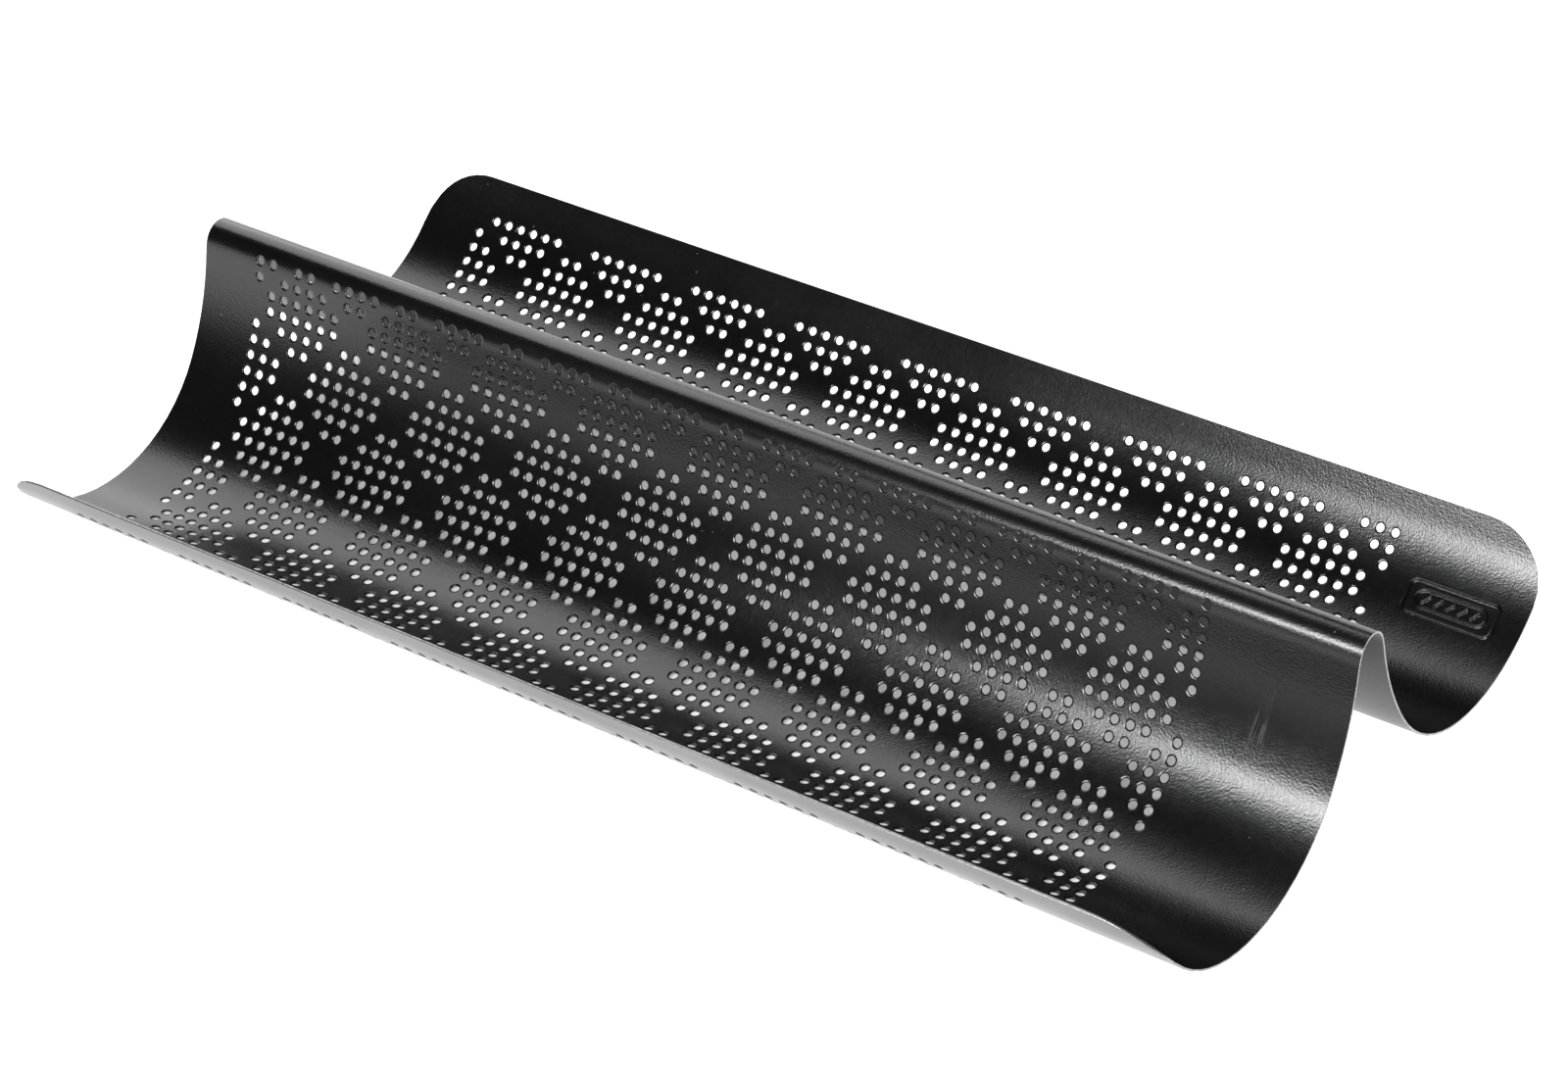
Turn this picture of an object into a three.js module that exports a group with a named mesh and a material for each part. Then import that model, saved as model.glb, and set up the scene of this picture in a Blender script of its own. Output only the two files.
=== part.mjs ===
// Two-loaf baguette tray: one sheet of steel, perforated flat and then formed
// over two round troughs with a narrow ridge between them. Its four blank
// corners are rounded and all its edges are plain sheared edges.
//
// Millimetres, +Z up. +X runs along the troughs, +Y from the front trough to
// the back trough, and the origin is on the surface that the tray stands on,
// under the middle of the ridge.
import * as THREE from "three";

// ---- driving dimensions (mm) ----------------------------------------------
const SHEET = 0.6; // sheet thickness
const HOLE_PITCH = 5; // the holes' square pitch along the tray
const HOLE_COLUMNS = 68; // columns of the hole field, along X
const MARGIN_LEFT = 21.7; // plain sheet from the first column's centre to the -X end
const MARGIN_RIGHT = 47.1; // and from the last column's centre to the +X end, where the badge is
const LENGTH = (HOLE_COLUMNS - 1) * HOLE_PITCH + MARGIN_LEFT + MARGIN_RIGHT; // 403.8
const HALF_BLANK = 152; // from the ridge's crest to the sheet's long edge, along the sheet
const CORNER_R = 20.6; // radius of the blank's four corners
const BEND_BLEND = 1.5; // how softly one bend runs into the next, along the sheet

// Half of the section, from the crest outwards, as bends in the middle of the
// sheet's thickness: [length along the sheet, turn in degrees]. A positive turn
// bends the sheet down over the ridge, a negative one up into the trough.
const BENDS = [
  [7.55, 73.2], // over the crest, radius 6
  [3.0, 6.9], // end of the crest's bend: the steepest part of the flank
  [35.3, -22.3], // the ridge's flank, nearly straight
  [47.5, -57.8], // the trough's inner half, radius 47
  [52.6, -61.7], // the trough's outer half and wall, radius 49
  [6.05, 0.0], // the last of the wall, straight up to the edge
];
const FLAT_HALF = 3; // the trough's floor is flat this far each side of its lowest line

// ---- the section -------------------------------------------------------------
// Slope of the sheet at a distance u from the crest, in radians downwards.
function sharpSlope(u) {
  let from = 0,
    slope = 0;
  for (const [length, turn] of BENDS) {
    if (u <= from + length) return slope + ((u - from) / length) * turn;
    from += length;
    slope += turn;
  }
  return slope;
}
function slopeAt(u) {
  let sum = 0,
    weight = 0;
  for (let k = -12; k <= 12; k++) {
    const d = (k / 12) * 2.5 * BEND_BLEND,
      w = Math.exp(-0.5 * (d / BEND_BLEND) ** 2),
      v = u + d;
    sum += w * (v < 0 ? -sharpSlope(-v) : sharpSlope(v));
    weight += w;
  }
  return THREE.MathUtils.degToRad(sum / weight);
}

// Middle surface of one half: y outwards and z up from the crest, every STEP mm.
const STEP = 0.05;
const half = [{ u: 0, y: 0, z: 0, slope: 0 }];
for (let i = 1; i * STEP <= HALF_BLANK + 1e-9; i++) {
  const mid = slopeAt((i - 0.5) * STEP),
    last = half[i - 1];
  half.push({
    u: i * STEP,
    y: last.y + STEP * Math.cos(mid),
    z: last.z - STEP * Math.sin(mid),
    slope: slopeAt(i * STEP),
  });
}
const lowest = half.reduce((a, b) => (b.z < a.z ? b : a));
const flatZ = half.find((p) => p.u >= lowest.u - FLAT_HALF).z; // middle of the sheet at the flat floor
const at = (u) => half[Math.min(half.length - 1, Math.round(u / STEP))];

// ---- stations along the blank, from the front edge (-Y) to the back edge ----
// Each station is a distance from the crest. They lie closer together over the
// crest and round the corners, and one pair bounds each flat floor.
const stations = [];
const spread = (from, to, count) => {
  for (let i = 0; i < count; i++) stations.push(from + ((to - from) * i) / count);
};
const cornerStart = HALF_BLANK - CORNER_R;
spread(0, 12, 10);
spread(12, lowest.u - FLAT_HALF, 24);
stations.push(lowest.u - FLAT_HALF);
spread(lowest.u + FLAT_HALF, cornerStart, 12);
for (let i = 0; i <= 12; i++)
  stations.push(cornerStart + CORNER_R * Math.sin((i / 12) * (Math.PI / 2)));
const blank = [...stations.slice(1).reverse().map((u) => -u), ...stations];

// Half length of the sheet at a station: full length, less the rounded corner.
function endAt(u) {
  const into = Math.max(0, Math.abs(u) - cornerStart);
  return LENGTH / 2 - CORNER_R + Math.sqrt(Math.max(0, CORNER_R ** 2 - into ** 2));
}

// ---- the sheet: a flat box, bent station by station ---------------------------
const rows = blank.length - 1;
const sheet = new THREE.BoxGeometry(1, 1, 1, 1, rows, 1);
const position = sheet.getAttribute("position");
for (let i = 0; i < position.count; i++) {
  const u = blank[Math.round((position.getY(i) + 0.5) * rows)],
    side = Math.sign(u) || 1,
    face = Math.sign(position.getZ(i)), // +1 the trough's inside, -1 its outside
    p = at(Math.abs(u)),
    isFloor = Math.abs(Math.abs(u) - lowest.u) < FLAT_HALF + 0.1,
    slope = isFloor ? 0 : p.slope,
    z = isFloor ? flatZ : p.z;
  position.setXYZ(
    i,
    Math.sign(position.getX(i)) * endAt(u),
    side * (p.y + face * (SHEET / 2) * Math.sin(slope)),
    z - flatZ + SHEET / 2 + face * (SHEET / 2) * Math.cos(slope),
  );
}
sheet.computeVertexNormals();

// ---- the object -----------------------------------------------------------------
const tray = new THREE.Group();
const traySheet = new THREE.Mesh(
  sheet,
  new THREE.MeshStandardMaterial({ color: 0x17181a, roughness: 0.38, metalness: 0.35 }),
);
traySheet.name = "tray_sheet";
tray.add(traySheet);

export default tray;
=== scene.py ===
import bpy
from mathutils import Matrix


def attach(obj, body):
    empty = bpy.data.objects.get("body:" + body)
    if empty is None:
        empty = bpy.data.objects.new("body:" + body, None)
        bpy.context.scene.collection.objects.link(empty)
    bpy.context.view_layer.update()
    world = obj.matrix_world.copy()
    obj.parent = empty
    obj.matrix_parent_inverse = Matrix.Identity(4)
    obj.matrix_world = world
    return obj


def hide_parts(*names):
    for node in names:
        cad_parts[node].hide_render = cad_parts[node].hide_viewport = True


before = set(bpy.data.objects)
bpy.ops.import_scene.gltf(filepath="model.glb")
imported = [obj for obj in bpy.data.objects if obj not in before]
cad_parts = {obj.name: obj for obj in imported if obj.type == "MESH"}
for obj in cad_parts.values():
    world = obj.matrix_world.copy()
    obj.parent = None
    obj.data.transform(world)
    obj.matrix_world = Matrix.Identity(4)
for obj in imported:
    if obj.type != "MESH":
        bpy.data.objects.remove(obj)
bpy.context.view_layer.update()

import math

import bpy
import numpy as np
from mathutils import Matrix, Vector

# ---------------------------------------------------------------------------
# The tray: one steel sheet, perforated flat and formed over two troughs.
# Millimetres here, and metres once the mesh is made. x runs along the tray,
# u across the blank, from -152 at the front edge over the ridge's crest (0)
# to +152 at the back edge.
# ---------------------------------------------------------------------------
SHEET = 0.6
LENGTH = 403.8
HALF_BLANK = 152.0
CORNER_R = 20.6
BEND_BLEND = 1.5
BENDS = [(7.55, 73.2), (3.0, 6.9), (35.3, -22.3), (47.5, -57.8), (52.6, -61.7), (6.05, 0.0)]
FLAT_HALF = 3.0

HOLE_R = 1.40           # round holes, nominally 3 mm: 2.8 mm clear at the inside face
HOLE_R_OUT = 1.35       # and 2.7 mm at the outside face, where the coating closes them a little
DISH_R = 1.86           # the inside face starts to roll into the hole here
RIM = 13                # sides of the polygon that stands for a round hole
PITCH_X = 5.0
PITCH_U = 5.0353
FIELD_X0 = -180.2       # centre of the first column
COLUMNS, ROWS = 68, 27
BACK_U0 = 7.694         # first row behind the crest
FRONT_U0 = 7.840        # first row in front of it


# ---- the section ------------------------------------------------------------
def sharp_slope(u):
    start, slope = 0.0, 0.0
    for length, turn in BENDS:
        if u <= start + length:
            return slope + (u - start) / length * turn
        start += length
        slope += turn
    return slope


def slope_at(u):
    total = weight = 0.0
    for k in range(-12, 13):
        d = k / 12 * 2.5 * BEND_BLEND
        w = math.exp(-0.5 * (d / BEND_BLEND) ** 2)
        v = u + d
        total += w * (-sharp_slope(-v) if v < 0 else sharp_slope(v))
        weight += w
    return math.radians(total / weight)


STEP = 0.05
_n = int(round(HALF_BLANK / STEP))
PU = np.arange(_n + 1) * STEP
_mid = np.array([slope_at((i + 0.5) * STEP) for i in range(_n)])
PA = np.array([slope_at(i * STEP) for i in range(_n + 1)])
PY = np.concatenate([[0.0], np.cumsum(STEP * np.cos(_mid))])
PZ = np.concatenate([[0.0], -np.cumsum(STEP * np.sin(_mid))])
LOWEST = PU[int(np.argmin(PZ))]
FLAT_Z = float(np.interp(LOWEST - FLAT_HALF, PU, PZ))


# ---- the badge: a plain frame with a loaf sign, pressed into the sheet --------
BADGE_X, BADGE_U = 179.4, 123.1
BADGE_RISE = 0.42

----

**YOUR GOAL**
Using the listing above, show every line that includes the string "data".

**FINAL ANSWER**
    empty = bpy.data.objects.get("body:" + body)
        empty = bpy.data.objects.new("body:" + body, None)
before = set(bpy.data.objects)
imported = [obj for obj in bpy.data.objects if obj not in before]
    obj.data.transform(world)
        bpy.data.objects.remove(obj)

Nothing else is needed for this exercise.